### EXERCISE DETAILS:
Give every line below again, exactly.

### SUPPLIED MATERIAL:
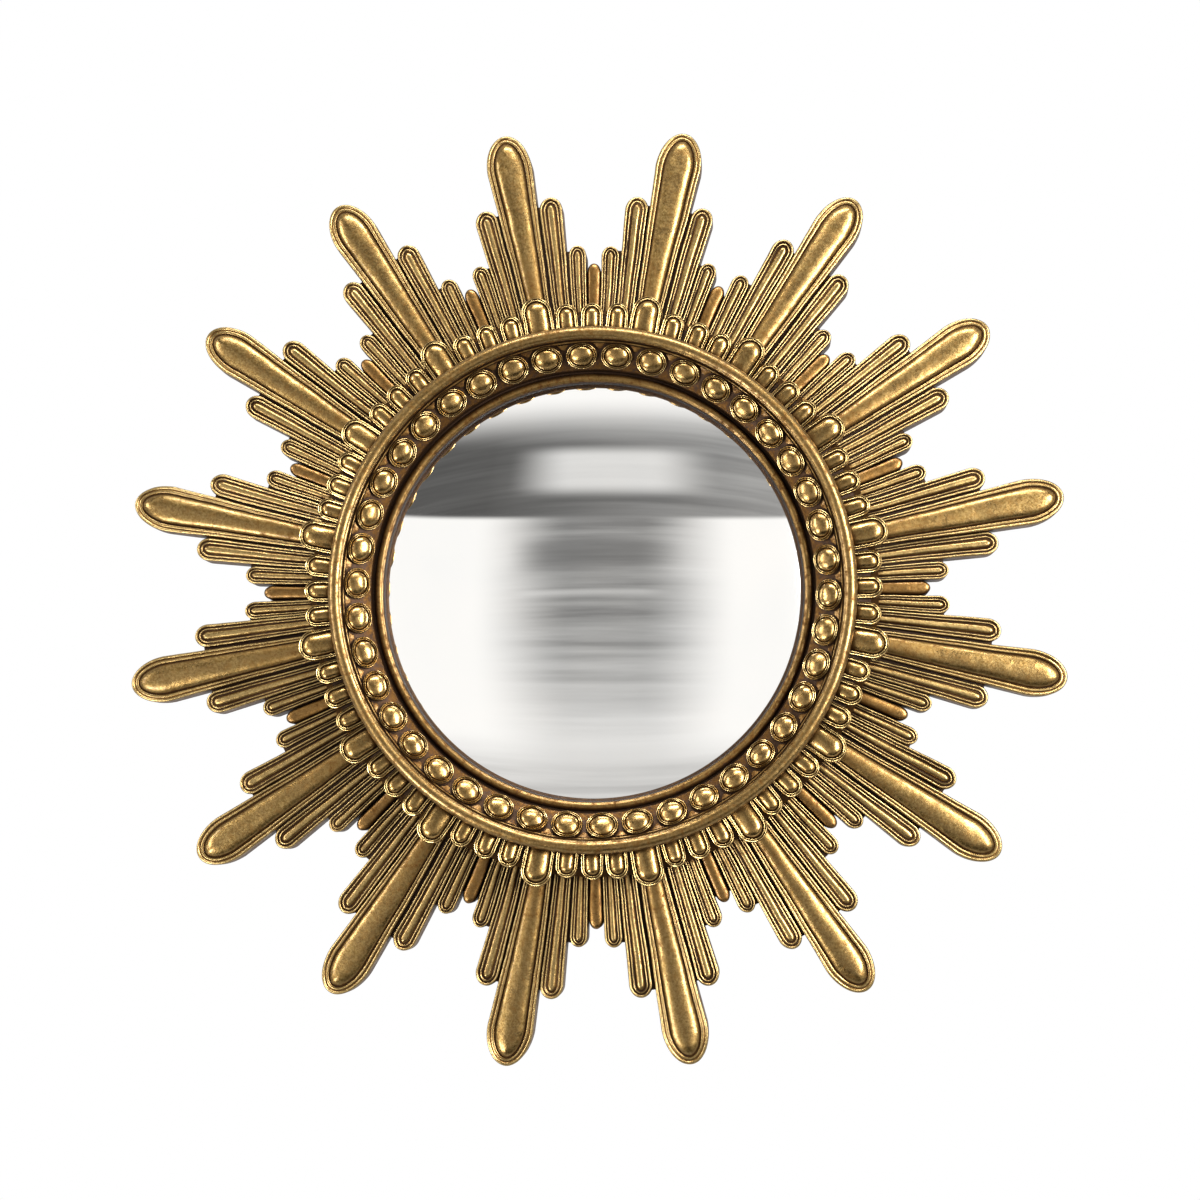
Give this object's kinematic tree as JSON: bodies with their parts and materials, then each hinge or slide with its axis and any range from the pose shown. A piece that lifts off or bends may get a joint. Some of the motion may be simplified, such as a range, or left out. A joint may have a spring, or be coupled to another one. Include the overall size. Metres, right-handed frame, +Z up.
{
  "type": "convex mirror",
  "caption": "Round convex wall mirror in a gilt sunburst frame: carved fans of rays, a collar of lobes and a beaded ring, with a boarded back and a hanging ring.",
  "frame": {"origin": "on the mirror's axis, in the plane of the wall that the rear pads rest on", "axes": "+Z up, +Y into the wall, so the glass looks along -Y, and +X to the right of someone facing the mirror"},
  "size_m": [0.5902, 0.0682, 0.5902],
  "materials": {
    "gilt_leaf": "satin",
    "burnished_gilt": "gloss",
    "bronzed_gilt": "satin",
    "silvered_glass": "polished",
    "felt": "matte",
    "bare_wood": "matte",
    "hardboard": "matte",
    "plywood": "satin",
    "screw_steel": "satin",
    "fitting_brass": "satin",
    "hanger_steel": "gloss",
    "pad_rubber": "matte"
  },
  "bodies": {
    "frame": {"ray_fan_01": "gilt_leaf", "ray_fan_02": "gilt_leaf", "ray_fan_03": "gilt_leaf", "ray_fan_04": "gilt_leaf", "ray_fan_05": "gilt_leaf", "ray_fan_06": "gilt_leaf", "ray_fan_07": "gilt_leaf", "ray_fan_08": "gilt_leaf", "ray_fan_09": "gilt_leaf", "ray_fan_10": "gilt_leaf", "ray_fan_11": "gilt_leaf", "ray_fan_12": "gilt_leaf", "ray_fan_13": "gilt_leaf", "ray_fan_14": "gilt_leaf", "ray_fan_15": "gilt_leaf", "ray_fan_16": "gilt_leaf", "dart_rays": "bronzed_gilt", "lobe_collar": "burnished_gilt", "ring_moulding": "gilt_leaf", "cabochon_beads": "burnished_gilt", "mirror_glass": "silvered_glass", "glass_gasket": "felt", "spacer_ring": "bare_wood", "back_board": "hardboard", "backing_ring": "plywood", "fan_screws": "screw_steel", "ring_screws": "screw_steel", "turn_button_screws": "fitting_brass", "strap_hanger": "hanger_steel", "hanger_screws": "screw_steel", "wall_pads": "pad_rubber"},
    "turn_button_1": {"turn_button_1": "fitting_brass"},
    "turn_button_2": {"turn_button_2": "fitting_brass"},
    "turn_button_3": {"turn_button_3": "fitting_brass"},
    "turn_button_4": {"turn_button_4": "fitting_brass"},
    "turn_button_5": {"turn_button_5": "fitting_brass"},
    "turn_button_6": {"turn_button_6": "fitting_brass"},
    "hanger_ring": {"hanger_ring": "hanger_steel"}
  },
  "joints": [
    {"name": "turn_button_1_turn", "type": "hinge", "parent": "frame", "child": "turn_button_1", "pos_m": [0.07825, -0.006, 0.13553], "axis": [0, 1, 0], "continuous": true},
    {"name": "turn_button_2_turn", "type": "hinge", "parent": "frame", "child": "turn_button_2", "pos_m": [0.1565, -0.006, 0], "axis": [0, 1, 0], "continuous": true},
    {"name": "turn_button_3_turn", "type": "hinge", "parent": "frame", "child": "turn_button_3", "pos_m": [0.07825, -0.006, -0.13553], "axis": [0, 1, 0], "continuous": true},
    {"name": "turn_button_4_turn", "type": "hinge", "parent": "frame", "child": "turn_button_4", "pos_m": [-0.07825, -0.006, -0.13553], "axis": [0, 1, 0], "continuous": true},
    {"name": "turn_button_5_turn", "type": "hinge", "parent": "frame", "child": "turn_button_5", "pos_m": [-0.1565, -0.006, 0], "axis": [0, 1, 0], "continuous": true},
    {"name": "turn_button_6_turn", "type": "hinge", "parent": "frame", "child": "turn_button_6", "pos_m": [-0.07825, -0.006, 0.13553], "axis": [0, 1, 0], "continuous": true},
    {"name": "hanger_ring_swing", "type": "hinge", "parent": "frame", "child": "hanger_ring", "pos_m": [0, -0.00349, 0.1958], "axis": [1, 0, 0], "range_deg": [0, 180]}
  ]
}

### RESPONSE FOR THIS EXERCISE:
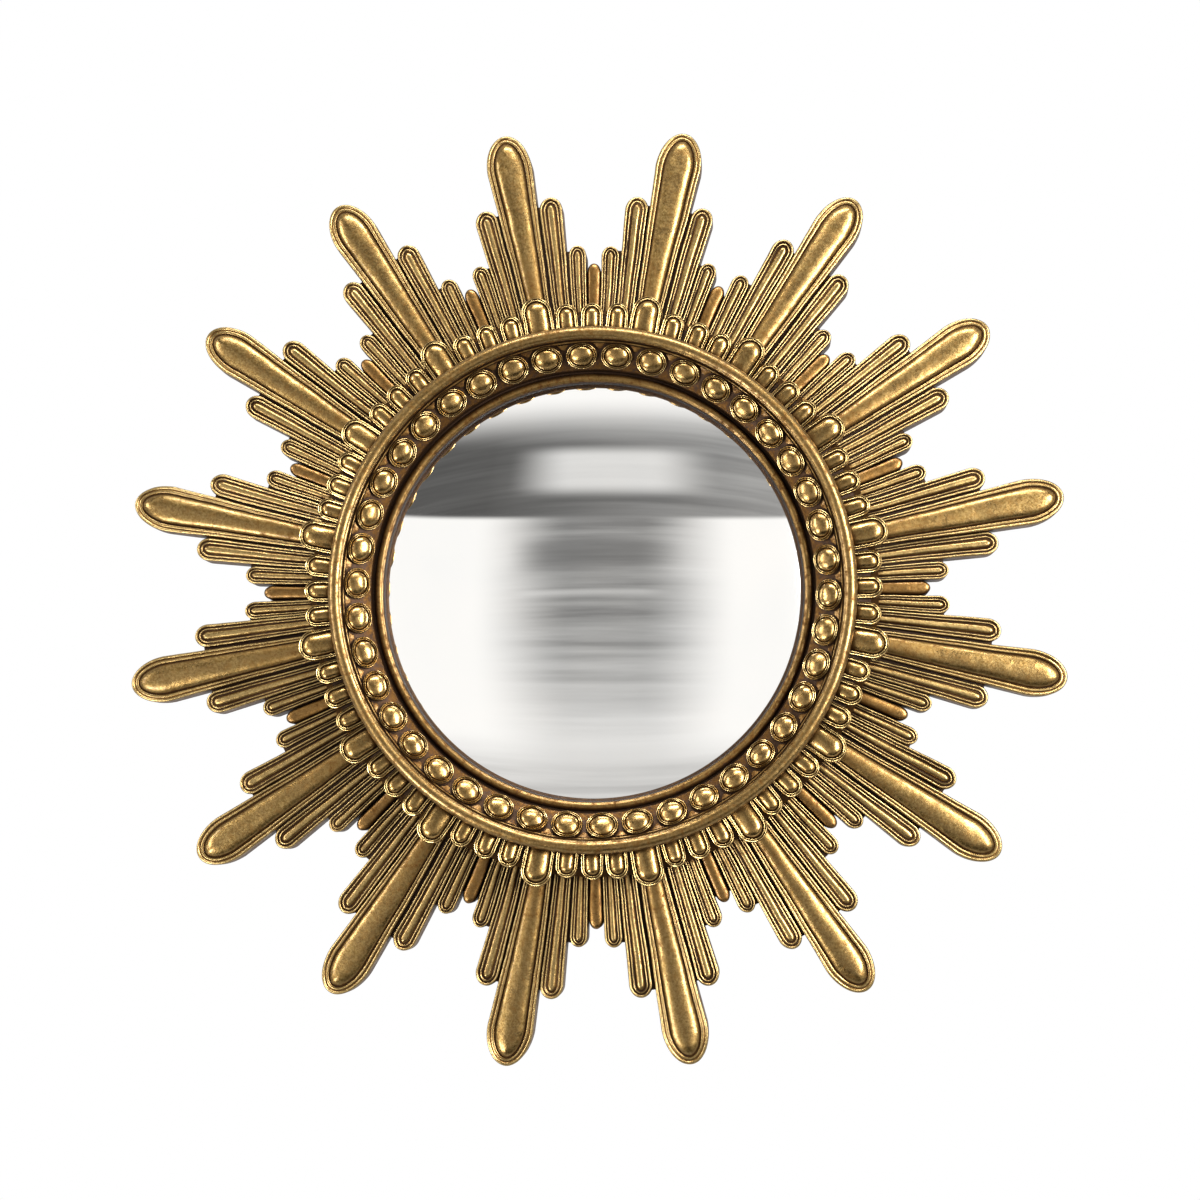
Give this object's kinematic tree as JSON: bodies with their parts and materials, then each hinge or slide with its axis and any range from the pose shown. A piece that lifts off or bends may get a joint. Some of the motion may be simplified, such as a range, or left out. A joint may have a spring, or be coupled to another one. Include the overall size. Metres, right-handed frame, +Z up.
{
  "type": "convex mirror",
  "caption": "Round convex wall mirror in a gilt sunburst frame: carved fans of rays, a collar of lobes and a beaded ring, with a boarded back and a hanging ring.",
  "frame": {"origin": "on the mirror's axis, in the plane of the wall that the rear pads rest on", "axes": "+Z up, +Y into the wall, so the glass looks along -Y, and +X to the right of someone facing the mirror"},
  "size_m": [0.5902, 0.0682, 0.5902],
  "materials": {
    "gilt_leaf": "satin",
    "burnished_gilt": "gloss",
    "bronzed_gilt": "satin",
    "silvered_glass": "polished",
    "felt": "matte",
    "bare_wood": "matte",
    "hardboard": "matte",
    "plywood": "satin",
    "screw_steel": "satin",
    "fitting_brass": "satin",
    "hanger_steel": "gloss",
    "pad_rubber": "matte"
  },
  "bodies": {
    "frame": {"ray_fan_01": "gilt_leaf", "ray_fan_02": "gilt_leaf", "ray_fan_03": "gilt_leaf", "ray_fan_04": "gilt_leaf", "ray_fan_05": "gilt_leaf", "ray_fan_06": "gilt_leaf", "ray_fan_07": "gilt_leaf", "ray_fan_08": "gilt_leaf", "ray_fan_09": "gilt_leaf", "ray_fan_10": "gilt_leaf", "ray_fan_11": "gilt_leaf", "ray_fan_12": "gilt_leaf", "ray_fan_13": "gilt_leaf", "ray_fan_14": "gilt_leaf", "ray_fan_15": "gilt_leaf", "ray_fan_16": "gilt_leaf", "dart_rays": "bronzed_gilt", "lobe_collar": "burnished_gilt", "ring_moulding": "gilt_leaf", "cabochon_beads": "burnished_gilt", "mirror_glass": "silvered_glass", "glass_gasket": "felt", "spacer_ring": "bare_wood", "back_board": "hardboard", "backing_ring": "plywood", "fan_screws": "screw_steel", "ring_screws": "screw_steel", "turn_button_screws": "fitting_brass", "strap_hanger": "hanger_steel", "hanger_screws": "screw_steel", "wall_pads": "pad_rubber"},
    "turn_button_1": {"turn_button_1": "fitting_brass"},
    "turn_button_2": {"turn_button_2": "fitting_brass"},
    "turn_button_3": {"turn_button_3": "fitting_brass"},
    "turn_button_4": {"turn_button_4": "fitting_brass"},
    "turn_button_5": {"turn_button_5": "fitting_brass"},
    "turn_button_6": {"turn_button_6": "fitting_brass"},
    "hanger_ring": {"hanger_ring": "hanger_steel"}
  },
  "joints": [
    {"name": "turn_button_1_turn", "type": "hinge", "parent": "frame", "child": "turn_button_1", "pos_m": [0.07825, -0.006, 0.13553], "axis": [0, 1, 0], "continuous": true},
    {"name": "turn_button_2_turn", "type": "hinge", "parent": "frame", "child": "turn_button_2", "pos_m": [0.1565, -0.006, 0], "axis": [0, 1, 0], "continuous": true},
    {"name": "turn_button_3_turn", "type": "hinge", "parent": "frame", "child": "turn_button_3", "pos_m": [0.07825, -0.006, -0.13553], "axis": [0, 1, 0], "continuous": true},
    {"name": "turn_button_4_turn", "type": "hinge", "parent": "frame", "child": "turn_button_4", "pos_m": [-0.07825, -0.006, -0.13553], "axis": [0, 1, 0], "continuous": true},
    {"name": "turn_button_5_turn", "type": "hinge", "parent": "frame", "child": "turn_button_5", "pos_m": [-0.1565, -0.006, 0], "axis": [0, 1, 0], "continuous": true},
    {"name": "turn_button_6_turn", "type": "hinge", "parent": "frame", "child": "turn_button_6", "pos_m": [-0.07825, -0.006, 0.13553], "axis": [0, 1, 0], "continuous": true},
    {"name": "hanger_ring_swing", "type": "hinge", "parent": "frame", "child": "hanger_ring", "pos_m": [0, -0.00349, 0.1958], "axis": [1, 0, 0], "range_deg": [0, 180]}
  ]
}